Some of the most brilliant examples of tool use have come from our dear corvid friends. All sorts of species from this family have been observed using items in inventive ways! Some members of the family have been observed using sticks as weapons against each other, others drop nuts into traffic to use cars as nutcrackers, and even others use tools to reach food in spots too large for their beaks!
In the video above, Oxford researchers gave this New Caledonian crow food in a hard-to-reach tube and an ill-suited tool to obtain it. Watch how he struggles to use this tool at first but then has a moment of ingenuity! Unprompted and without training, he modifies the tool to work better, fashioning a hook!
Tool use was a bust. With a bit of frustration, we took another guess: puzzles! Surely only we excel at solving complex problems.

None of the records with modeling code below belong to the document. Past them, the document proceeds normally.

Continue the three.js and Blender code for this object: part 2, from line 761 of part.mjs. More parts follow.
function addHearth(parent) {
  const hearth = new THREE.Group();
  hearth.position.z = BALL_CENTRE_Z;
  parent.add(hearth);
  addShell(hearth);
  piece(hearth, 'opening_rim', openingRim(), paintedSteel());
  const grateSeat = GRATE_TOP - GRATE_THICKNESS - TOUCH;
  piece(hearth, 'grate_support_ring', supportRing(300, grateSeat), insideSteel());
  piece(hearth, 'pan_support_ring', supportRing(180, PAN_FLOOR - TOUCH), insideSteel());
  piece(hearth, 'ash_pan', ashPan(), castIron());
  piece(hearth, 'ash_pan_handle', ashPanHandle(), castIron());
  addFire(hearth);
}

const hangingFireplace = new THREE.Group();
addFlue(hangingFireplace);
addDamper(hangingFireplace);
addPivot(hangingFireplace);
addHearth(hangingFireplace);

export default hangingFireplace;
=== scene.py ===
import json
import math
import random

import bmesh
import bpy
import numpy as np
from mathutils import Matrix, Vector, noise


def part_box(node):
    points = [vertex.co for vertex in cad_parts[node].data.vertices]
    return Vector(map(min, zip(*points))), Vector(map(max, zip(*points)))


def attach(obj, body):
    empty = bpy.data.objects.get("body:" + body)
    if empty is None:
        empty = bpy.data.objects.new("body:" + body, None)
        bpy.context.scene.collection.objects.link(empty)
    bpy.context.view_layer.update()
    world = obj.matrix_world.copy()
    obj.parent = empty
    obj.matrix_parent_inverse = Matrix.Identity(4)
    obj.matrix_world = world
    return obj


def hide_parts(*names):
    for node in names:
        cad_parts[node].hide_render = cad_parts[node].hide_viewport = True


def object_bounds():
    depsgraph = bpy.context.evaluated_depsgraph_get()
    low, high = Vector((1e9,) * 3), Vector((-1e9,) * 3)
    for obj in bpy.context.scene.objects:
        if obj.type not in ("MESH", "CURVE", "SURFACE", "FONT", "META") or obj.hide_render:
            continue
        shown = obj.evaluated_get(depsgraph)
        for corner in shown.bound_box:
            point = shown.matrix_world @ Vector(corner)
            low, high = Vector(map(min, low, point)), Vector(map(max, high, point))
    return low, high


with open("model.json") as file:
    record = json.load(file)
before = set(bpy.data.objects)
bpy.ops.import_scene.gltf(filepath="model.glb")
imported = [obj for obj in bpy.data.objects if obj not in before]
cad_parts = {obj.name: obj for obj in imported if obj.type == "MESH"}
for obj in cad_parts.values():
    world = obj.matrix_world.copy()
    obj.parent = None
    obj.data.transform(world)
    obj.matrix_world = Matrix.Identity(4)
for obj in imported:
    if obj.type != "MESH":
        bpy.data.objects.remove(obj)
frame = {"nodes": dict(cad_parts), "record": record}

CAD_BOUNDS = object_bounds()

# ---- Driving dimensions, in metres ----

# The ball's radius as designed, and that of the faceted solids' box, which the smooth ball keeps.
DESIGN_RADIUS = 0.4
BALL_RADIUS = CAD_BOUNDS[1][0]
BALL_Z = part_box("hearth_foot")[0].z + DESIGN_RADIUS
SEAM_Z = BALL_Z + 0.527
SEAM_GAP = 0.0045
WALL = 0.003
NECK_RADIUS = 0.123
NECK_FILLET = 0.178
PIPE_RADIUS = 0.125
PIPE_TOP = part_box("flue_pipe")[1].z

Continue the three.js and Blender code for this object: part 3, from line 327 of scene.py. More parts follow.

Corvid studies disagreed, yet again. Meet 007, and watch as he completes a puzzle that might even give some humans a bit of trouble:
In 2019, a researcher at Harvard found that corvids even seem to have fun solving puzzles, just like us. They improve rapidly at solving puzzles because of this. It's entertaining for them to be challenged, and corvids love to be entertained! Next time you find yourself in an escape room, it might be a good idea to bring along your corvid comrades.
Again, we guessed at what made us smarter and came to the conclusion it was memory. That is until we discovered the astounding corvid skill in face memorization.
Fun Fact: Researchers who study crow behavior often have to wear masks to avoid being attacked by crows for the remainder of their time on campus. (See: the terrifying image below)
Before using masks, unfortunate students would get singled out by flocks. One of my professors shared an anecdote of one such student. The graduate performed a crow catch-and-release study and found that he was suddenly followed by cawing crows. As he continued his study, the behavior escalated! The crows started swooping at him, and he found himself running across stretches of his campus when he was spotted.
Their recognition for individual people can last years. After the student graduated, he returned to visit years later, assuming his crows would have forgotten him. As soon as he was spotted, he witnessed the same cawing and swooping happen all over again!
Consider your own ability to identify an individual crow. In this cross-species identification, they have us beat.
Once we figured out that tool use, language, puzzle-solving, and memory didn’t set us apart from the animal kingdom, we moved the goalpost once again. We focused on our brilliant ability to plan and assumed that other animals, regardless of their "genius" moments, could not prepare like we can.
Yet again, corvid intelligence research demolished this guess. One team of researchers at Lund University found significant evidence of forward-planning in ravens. The raven test subjects were able to store tools (and money!) when it was made clear they might need to use them later.
Their planning ability is on par with that of a human child. Another study found that crows passed the famous Stanford marshmallow experiment. If you're familiar with the study, you know that not even every child successfully passes it.
I Think, Therefore I Am
Wearily, we supposed that our special brand of intelligence might be consciousness. Perhaps thinking was universal, but humans were unique in that they could think about thinking.
New corvid research, published only a few months ago, dealt the final blow. The study found signs of subjective reasoning and self-conscious behavior. Along with observing behavior, the research team scanned their subjects' brains and found signs of specific regions of their brains responding, similar to how our brains respond when we reason about ourselves or our own thoughts. Corvids don’t just know; they know what they know.
Goose: Seasoned. Oven: Preheated.
Currently, we have two remaining ideas about what could potentially make us smarter. Some say that we're better at conveying information; others theorize that our imagination is unparalleled. But, according to a growing collection of scientists, we might not yet be smart enough to find the answer.
As we improve our understanding of animal intelligence, who knows what else we’ll discover? I, for one, look forward to finding out.